The film's mainstay, of course, are committed performances by the two elderly female leads - Beryl Reid and Flora Robson - but also T.P. McKenna as the police official investigating the murders. John Hamill and Tessa Wyatt's contribution - intended to provide the requisite romantic interest - is largely negligible, however. Perhaps the best scene in the film is Reid's lengthy account to McKenna of their family's back-story, disclosing the identity of the 'beast' and the reason for its violent behavior. One may notice inconsistencies in the lighting scheme throughout; this is the result of having two separate cameramen - with very different styles - working on the film, albeit both very well regarded exponents of the field (Harry Waxman and Desmond Dickinson). Tony Macaulay's over-emphatic score, however, works against the film's attempt at creating suspense and, ultimately, is what dates it most of all.

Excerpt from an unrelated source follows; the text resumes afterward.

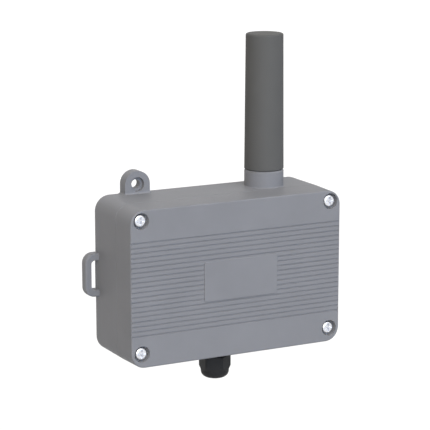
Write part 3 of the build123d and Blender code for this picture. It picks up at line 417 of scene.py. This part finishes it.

THE BEAST IN THE CELLAR was actually released as a double-bill with the far superior THE BLOOD ON SATAN'S CLAW, which I rewatched later in the week. Director Kelly made only one other film before his untimely death - NIGHT HAIR CHILD (1971) - which, incidentally, I should also be watching fairly soon since I recently got a copy of it! The main supplement on the Anchor Bay UK DVD is the Audio Commentary, which is pretty adequate: Tenser's memory isn't so lucid and is occasionally hard to understand, but associate producer Christopher Neame (son of director Ronald) made up for this by his highly articulate observations and recollections about this particular film.